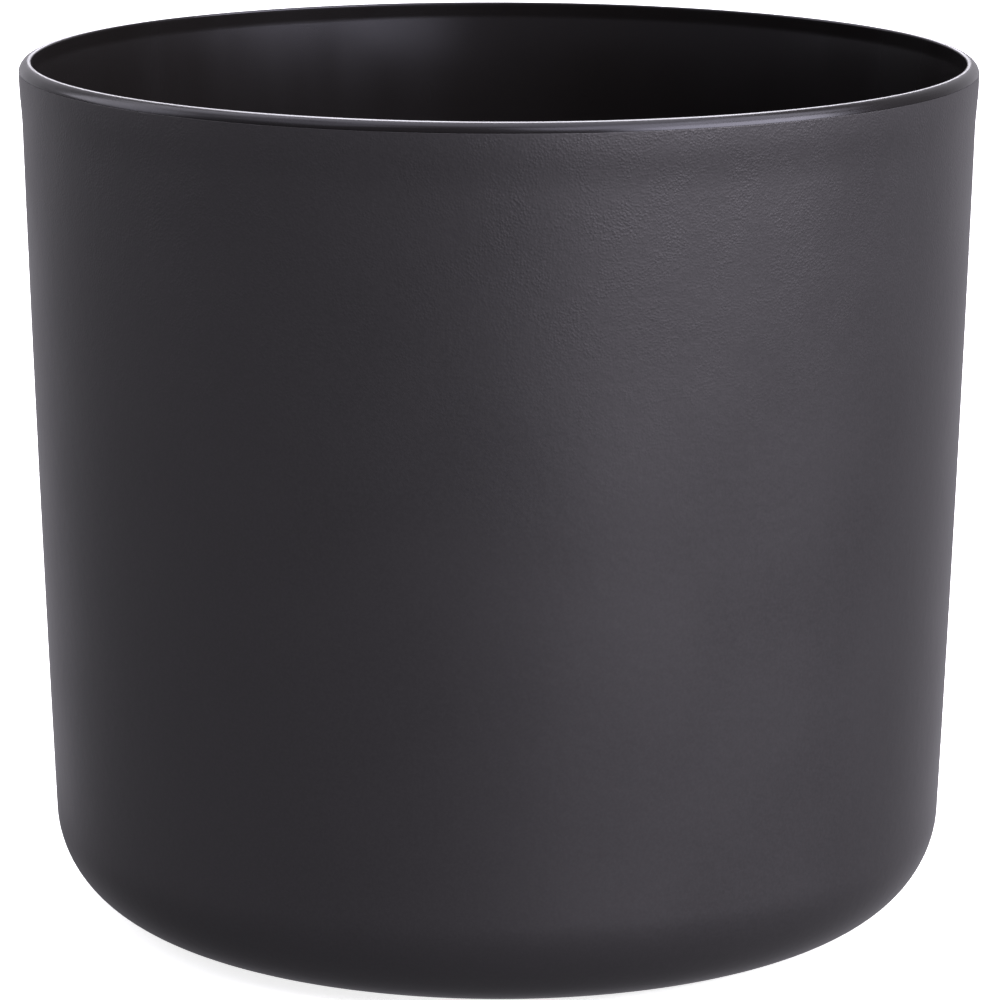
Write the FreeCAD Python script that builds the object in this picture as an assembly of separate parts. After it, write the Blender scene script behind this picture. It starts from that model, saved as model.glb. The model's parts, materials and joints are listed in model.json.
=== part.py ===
"""Empty candle jar: a black glass vessel and the matte coat sprayed on its outside.

Both pieces are solids of revolution about +Z. The origin is the centre of the circle that the jar
stands on, at table height. Lengths are millimetres. Profiles are drawn in the XZ plane, with X as
the radius.
"""
import FreeCAD, Part
import math
import os

# Overall size, over the coat
HEIGHT = 100.0
MOUTH_RADIUS = 55.08          # where the wall's line would meet the rim plane
FOOT_RADIUS = 51.89           # where the wall's line would meet the table
WALL_BULGE = 0.23             # how far the wall stands outside a straight cone at half height
HEEL_RADIUS = 12.0            # the round between the wall and the base

# Coat
COAT_THICKNESS = 0.15
COAT_TOP_DROP = 1.1           # the coat's upper edge, below the lip's crest
COAT_FOOT_ANGLE = 8.0         # degrees round the heel from its lowest line to the coat's lower edge

# Lip. It stands out over the glass wall by the coat's thickness, so it is flush with the coat.
LIP_RADIUS = 55.24
LIP_ROUND_HEIGHT = 1.5        # upper half of the ellipse that the lip's outside follows
FLARE_START_DROP = 8.0        # depth below the crest where the wall starts to flare into the lip
FLARE_HANDLE = 0.45           # length of the flare curve's handles, as a share of its height
CREST_RADIUS = 54.05
INNER_EDGE_RADIUS = 0.25      # the small round on the crest's inner side
LIP_LAND_DROP = 1.8           # the polished inner band's foot, below the crest
LIP_LAND_RADIUS = 53.86       # the polished inner band at its foot

# Inside
MOUTH_BORE_RADIUS = 53.15
MOUTH_BORE_DROP = 12.8        # the bore's upper end, below the crest; a bell mouth leads into it
MOUTH_BORE_LENGTH = 5.0       # the straight band that a lid's plug fits
FLOOR_HEIGHT = 5.0
INNER_HEEL_RADIUS = 9.0
INNER_FOOT_RADIUS = 49.7      # where the inner wall's line would meet the floor

# Underside
RING_INNER_RADIUS = 34.5      # the flat ring that the jar stands on starts here
PUSH_UP_HEIGHT = 1.2          # rise of the hollow under the base
STIPPLE_COUNT = 72            # short shallow dents moulded into the ring, as on machine-made glass
STIPPLE_WIDTH = 0.8
STIPPLE_LENGTH = 3.6
STIPPLE_DEPTH = 0.2


def point(radius, height):
    """A profile point in the XZ plane."""
    return FreeCAD.Vector(radius, 0.0, height)


def line(start, end):
    return Part.LineSegment(start, end).toShape()


def arc_about(centre, radius, start_angle, end_angle):
    """An arc in the XZ plane. Angles are in radians, from +X towards +Z."""
    angles = (start_angle, (start_angle + end_angle) / 2.0, end_angle)
    on_arc = [centre + point(radius * math.cos(a), radius * math.sin(a)) for a in angles]
    return Part.Arc(*on_arc).toShape()


def wall_circle():
    """Centre and radius of the large circle that gives the coated wall its slight barrel shape."""
    foot = point(FOOT_RADIUS, 0.0)
    mouth = point(MOUTH_RADIUS, HEIGHT)
    along = (mouth - foot).normalize()
    outward = FreeCAD.Vector(along.z, 0.0, -along.x)
    belly = (foot + mouth) / 2.0 + outward * WALL_BULGE
    circle = Part.Arc(foot, belly, mouth).toShape().Curve
    return circle.Center, circle.Radius


def heel_centre():
    """Centre of the heel's arc, which touches the table plane and the wall's circle from inside."""
    centre, radius = wall_circle()
    rise = HEEL_RADIUS - centre.z
    reach = math.sqrt((radius - HEEL_RADIUS) ** 2 - rise ** 2)
    return point(centre.x + reach, HEEL_RADIUS)


def angle_of(centre, target):
    return math.atan2(target.z - centre.z, target.x - centre.x)


def flare_start_angle():
    """Angle on the wall's circle where the flare starts."""
    centre, radius = wall_circle()
    return math.asin((HEIGHT - FLARE_START_DROP - centre.z) / radius)


def wall_edges(inset):
    """The outside, from the coat's foot up to its top edge, moved inward by inset."""
    centre, radius = wall_circle()
    heel = heel_centre()
    heel_top_angle = angle_of(centre, heel)
    flare_angle = flare_start_angle()
    heel_arc = arc_about(heel, HEEL_RADIUS - inset, coat_foot_angle(), heel_top_angle)
    wall_arc = arc_about(centre, radius - inset, heel_top_angle, flare_angle)

    flare_start = wall_arc.Vertexes[-1].Point
    flare_end = coat_top_point(inset)
    handle = (FLARE_START_DROP - COAT_TOP_DROP) * FLARE_HANDLE
    up_the_wall = point(-math.sin(flare_angle), math.cos(flare_angle))
    flare_curve = Part.BezierCurve()
    flare_curve.setPoles([
        flare_start,
        flare_start + up_the_wall * handle,
        flare_end - point(0.0, handle),
        flare_end,
    ])
    return [heel_arc, wall_arc, flare_curve.toShape()]


def lip_edges():
    """The bare lip: the step over the coat's top edge, and part of an ellipse from there to the crest."""
    crest = point(CREST_RADIUS, HEIGHT)
    centre = point(CREST_RADIUS, HEIGHT - LIP_ROUND_HEIGHT)
    foot_angle = math.asin((LIP_ROUND_HEIGHT - COAT_TOP_DROP) / LIP_ROUND_HEIGHT)
    half_width = (LIP_RADIUS - CREST_RADIUS) / math.cos(foot_angle)
    ellipse = Part.Ellipse(crest, centre + point(half_width, 0.0), centre)
    return [
        line(coat_top_point(COAT_THICKNESS), coat_top_point(0.0)),
        Part.ArcOfEllipse(ellipse, 0.0, math.pi / 2.0 - foot_angle).toShape(),
    ]


def heel_point(inset, angle):
    reach = HEEL_RADIUS - inset
    return heel_centre() + point(reach * math.cos(angle), reach * math.sin(angle))


def coat_top_point(inset):
    return point(LIP_RADIUS - inset, HEIGHT - COAT_TOP_DROP)


def coat_foot_angle():
    return math.radians(COAT_FOOT_ANGLE - 90.0)


def bell_mouth_edge(land_foot, bore_top):
    """The arc that widens the mouth above the bore. It leaves the bore's cylinder without a corner."""
    width = land_foot.x - bore_top.x
    height = land_foot.z - bore_top.z
    angle = 2.0 * math.atan(width / height)
    radius = height / math.sin(angle)
    centre = bore_top + point(radius, 0.0)
    return arc_about(centre, radius, math.pi - angle, math.pi)


def inner_edges():
    """The inside, from the lip's crest down to the middle of the floor."""
    edge_centre = point(CREST_RADIUS, HEIGHT - INNER_EDGE_RADIUS)
    edge_arc = arc_about(edge_centre, INNER_EDGE_RADIUS, math.pi / 2.0, math.pi)
    edge_foot = point(CREST_RADIUS - INNER_EDGE_RADIUS, HEIGHT - INNER_EDGE_RADIUS)
    land_foot = point(LIP_LAND_RADIUS, HEIGHT - LIP_LAND_DROP)
    bore_top = point(MOUTH_BORE_RADIUS, HEIGHT - MOUTH_BORE_DROP)
    bore_foot = bore_top - point(0.0, MOUTH_BORE_LENGTH)

    wall_foot = point(INNER_FOOT_RADIUS, FLOOR_HEIGHT)
    slope = math.atan2(bore_foot.x - wall_foot.x, bore_foot.z - wall_foot.z)
    # The heel's arc touches the floor and the sloping wall, so its tangent lengths are equal.
    tangent = INNER_HEEL_RADIUS * math.tan((math.pi / 2.0 - slope) / 2.0)
    floor_point = point(INNER_FOOT_RADIUS - tangent, FLOOR_HEIGHT)
    wall_point = wall_foot + point(tangent * math.sin(slope), tangent * math.cos(slope))
    heel_middle = floor_point + point(0.0, INNER_HEEL_RADIUS)
    heel_top_angle = angle_of(heel_middle, wall_point)
    return [
        edge_arc,
        line(edge_foot, land_foot),
        bell_mouth_edge(land_foot, bore_top),
        line(bore_top, bore_foot),
        line(bore_foot, wall_point),
        arc_about(heel_middle, INNER_HEEL_RADIUS, heel_top_angle, -math.pi / 2.0),
        line(floor_point, point(0.0, FLOOR_HEIGHT)),
    ]


def revolve(edges):
    """A closed solid from the edges of a closed profile."""
    ordered = Part.sortEdges(edges)[0]
    face = Part.Face(Part.Wire(ordered))
    return face.revolve(FreeCAD.Vector(0, 0, 0), FreeCAD.Vector(0, 0, 1), 360.0)


def stipple_dents():
    """Short radial dents inside the bearing ring. They don't reach its edges, so it stays one face."""
    ring_middle = (RING_INNER_RADIUS + heel_centre().x) / 2.0
    spacing = 360.0 / STIPPLE_COUNT
    dents = []
    for index in range(STIPPLE_COUNT):
        corner = FreeCAD.Vector(ring_middle - STIPPLE_LENGTH / 2.0, -STIPPLE_WIDTH / 2.0, -STIPPLE_DEPTH)
        dent = Part.makeBox(STIPPLE_LENGTH, STIPPLE_WIDTH, 2.0 * STIPPLE_DEPTH, corner)
        dent.rotate(FreeCAD.Vector(0, 0, 0), FreeCAD.Vector(0, 0, 1), (index + 0.5) * spacing)
        dents.append(dent)
    return dents


def make_glass_vessel():
    """The glass, with its bearing ring left bare and its outside set back under the coat."""
    foot_angle = coat_foot_angle()
    ring_outer = point(heel_centre().x, 0.0)
    ring_inner = point(RING_INNER_RADIUS, 0.0)
    push_up_top = point(0.0, PUSH_UP_HEIGHT)
    dome_radius = (RING_INNER_RADIUS ** 2 + PUSH_UP_HEIGHT ** 2) / (2.0 * PUSH_UP_HEIGHT)
    dome_centre = push_up_top - point(0.0, dome_radius)
    edges = [
        arc_about(dome_centre, dome_radius, angle_of(dome_centre, ring_inner), math.pi / 2.0),
        line(ring_inner, ring_outer),
        arc_about(heel_centre(), HEEL_RADIUS, -math.pi / 2.0, foot_angle),
        line(heel_point(0.0, foot_angle), heel_point(COAT_THICKNESS, foot_angle)),
    ]
    edges += wall_edges(COAT_THICKNESS)
    edges += lip_edges()
    edges += inner_edges()
    edges.append(line(point(0.0, FLOOR_HEIGHT), push_up_top))
    return revolve(edges).cut(Part.makeCompound(stipple_dents()))


def make_outer_coat():
    """The sprayed skin, from the heel up to the step under the lip."""
    foot_angle = coat_foot_angle()
    edges = wall_edges(0.0)
    edges += wall_edges(COAT_THICKNESS)
    edges.append(line(heel_point(0.0, foot_angle), heel_point(COAT_THICKNESS, foot_angle)))
    edges.append(line(coat_top_point(0.0), coat_top_point(COAT_THICKNESS)))
    return revolve(edges)


def main():
    os.makedirs("parts", exist_ok=True)
    nodes = {
        "glass_vessel": make_glass_vessel(),
        "matte_outer_coat": make_outer_coat(),
    }
    for name, shape in nodes.items():
        shape.exportStep("parts/" + name + ".step")
        box = shape.optimalBoundingBox()
        volume_cm3 = round(shape.Volume / 1000.0, 2)
        heights = (round(box.ZMin, 3), round(box.ZMax, 3))
        width = round(box.XLength, 2)
        print(name, "valid", shape.isValid(), "cm3", volume_cm3, "width", width, "z", heights)


main()
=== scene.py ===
"""Looks of the empty candle jar: fine meshes of revolution, materials, soft studio light, camera.

Units are metres. The jar's axis is +Z, it stands at height 0, and the camera looks along +Y.
"""
import json
import math

import bmesh
import bpy
from mathutils import Matrix, Vector, noise


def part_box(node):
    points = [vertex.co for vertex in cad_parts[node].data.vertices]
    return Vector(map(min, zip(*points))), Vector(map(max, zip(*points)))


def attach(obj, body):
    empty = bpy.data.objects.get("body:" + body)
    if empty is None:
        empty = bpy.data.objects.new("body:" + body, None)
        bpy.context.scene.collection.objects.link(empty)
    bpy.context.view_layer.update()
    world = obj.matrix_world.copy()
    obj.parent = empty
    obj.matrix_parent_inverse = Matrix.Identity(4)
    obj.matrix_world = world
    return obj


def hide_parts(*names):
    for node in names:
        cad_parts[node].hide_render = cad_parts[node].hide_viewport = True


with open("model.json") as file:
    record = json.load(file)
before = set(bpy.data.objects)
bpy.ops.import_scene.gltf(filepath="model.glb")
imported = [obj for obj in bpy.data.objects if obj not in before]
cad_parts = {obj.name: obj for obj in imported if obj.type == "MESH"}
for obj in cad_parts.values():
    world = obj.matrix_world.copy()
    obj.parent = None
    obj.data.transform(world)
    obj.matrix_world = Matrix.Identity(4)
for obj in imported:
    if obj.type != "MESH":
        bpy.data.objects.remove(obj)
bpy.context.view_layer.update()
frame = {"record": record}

MM = 0.001
SAME_PLACE = 1e-7                    # points closer together than this count as one
SEGMENTS = 576                       # round the axis; a multiple of the stipple count
SHARP_ANGLE = math.radians(40)       # edges bent more than this are shaded sharp

# Main sizes, from the frame
glass_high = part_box("glass_vessel")[1]
coat_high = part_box("matte_outer_coat")[1]
mouth = next(m for m in frame["record"]["mounts"] if m["name"] == "mouth")
HEIGHT = glass_high.z
LIP_RADIUS = coat_high.x
BORE_RADIUS = mouth["dims"]["r_mm"] * MM
BORE_LENGTH = mouth["dims"]["length_mm"] * MM
BORE_TOP_DROP = HEIGHT - mouth["pos_m"][2] - BORE_LENGTH / 2

# The same outline as the CAD parts
COAT_THICKNESS = 0.15 * MM
MOUTH_RADIUS = 55.08 * MM
FOOT_RADIUS = 51.89 * MM
WALL_BULGE = 0.23 * MM
HEEL_RADIUS = 12.0 * MM
COAT_FOOT_ANGLE = math.radians(-82.0)
COAT_TOP_DROP = HEIGHT - coat_high.z
LIP_ROUND_HEIGHT = 1.5 * MM          # upper half of the ellipse that the lip's outside follows
FLARE_START_DROP = 8.0 * MM
FLARE_HANDLE = 0.45                  # length of the flare curve's handles, as a share of its height
CREST_RADIUS = 54.05 * MM
INNER_EDGE_RADIUS = 0.25 * MM
EDGE_ROUND = 0.03 * MM               # either side of the fine groove between the coat and the lip
LIP_LAND_DROP = 1.8 * MM
LIP_LAND_RADIUS = 53.86 * MM
FLOOR_HEIGHT = 5.0 * MM
INNER_HEEL_RADIUS = 9.0 * MM
INNER_FOOT_RADIUS = 49.7 * MM
RING_INNER_RADIUS = 34.5 * MM
PUSH_UP_HEIGHT = 1.2 * MM
STIPPLE_COUNT = 72
STIPPLE_LENGTH = 3.6 * MM
STIPPLE_DEPTH = 0.2 * MM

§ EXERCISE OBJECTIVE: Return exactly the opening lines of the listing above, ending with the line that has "and the base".

§ ANSWER TO THE PROBLEM:
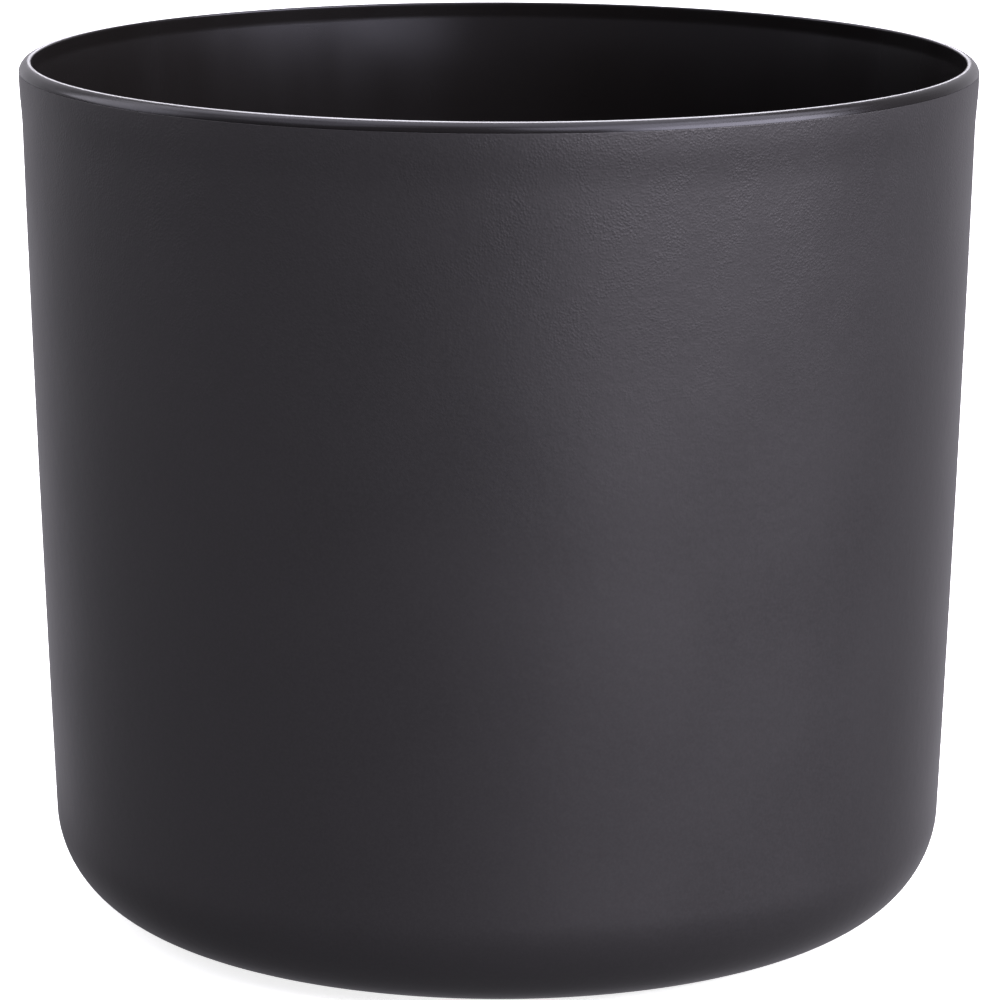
Write the FreeCAD Python script that builds the object in this picture as an assembly of separate parts. After it, write the Blender scene script behind this picture. It starts from that model, saved as model.glb. The model's parts, materials and joints are listed in model.json.
=== part.py ===
"""Empty candle jar: a black glass vessel and the matte coat sprayed on its outside.

Both pieces are solids of revolution about +Z. The origin is the centre of the circle that the jar
stands on, at table height. Lengths are millimetres. Profiles are drawn in the XZ plane, with X as
the radius.
"""
import FreeCAD, Part
import math
import os

# Overall size, over the coat
HEIGHT = 100.0
MOUTH_RADIUS = 55.08          # where the wall's line would meet the rim plane
FOOT_RADIUS = 51.89           # where the wall's line would meet the table
WALL_BULGE = 0.23             # how far the wall stands outside a straight cone at half height
HEEL_RADIUS = 12.0            # the round between the wall and the base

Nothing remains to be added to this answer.